## Aim
Wherever the string "from" appears in the listing, copy that line.

+---+

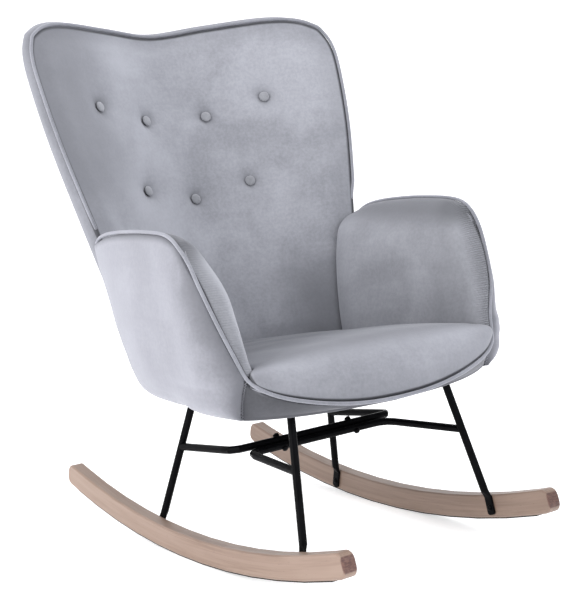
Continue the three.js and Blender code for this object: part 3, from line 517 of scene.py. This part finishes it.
def back_outline(a, c):
    """The outline filled from its four edges: a from -X to +X, c from bottom to top."""
    right = spline(BACK_SIDE, c)
    left = right * np.array([-1.0, 1.0])
    top = spline(BACK_RIM, 1 - a)
    across = lerp(-1.0, 1.0, a)
    bottom = np.stack([across * BACK_SIDE[0][0], np.full_like(a, BACK_BOTTOM)], -1)
    corners = np.stack([across * lerp(BACK_SIDE[0][0], EAR[0], c), lerp(BACK_BOTTOM, EAR[1], c)], -1)
    return lerp(left, right, a[..., None]) + lerp(bottom, top, c[..., None]) - corners


side_line = spline(BACK_SIDE, np.linspace(0, 1, 80))
rim_line = spline(BACK_RIM, np.linspace(0, 1, 120))
open_outline = np.vstack([side_line, rim_line[1:], (side_line * [-1, 1])[::-1][1:]])
BACK_LOOP = even(open_outline, 260, closed=True)
BACK_LOOP_CLOSED = np.vstack([BACK_LOOP, BACK_LOOP[:1]])


def loop_normals(loop):
    """The outward direction at each point of a closed loop, evened out over a few neighbours."""
    t = np.roll(loop, -1, 0) - np.roll(loop, 1, 0)
    n = np.stack([t[:, 1], -t[:, 0]], 1)
    n /= np.linalg.norm(n, axis=1)[:, None]
    for _ in range(3):
        n = n + np.roll(n, 1, 0) + np.roll(n, -1, 0)
        n /= np.linalg.norm(n, axis=1)[:, None]
    return n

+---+

## Written answer
Continue the three.js and Blender code for this object: part 3, from line 517 of scene.py. This part finishes it.
    """The outline filled from its four edges: a from -X to +X, c from bottom to top."""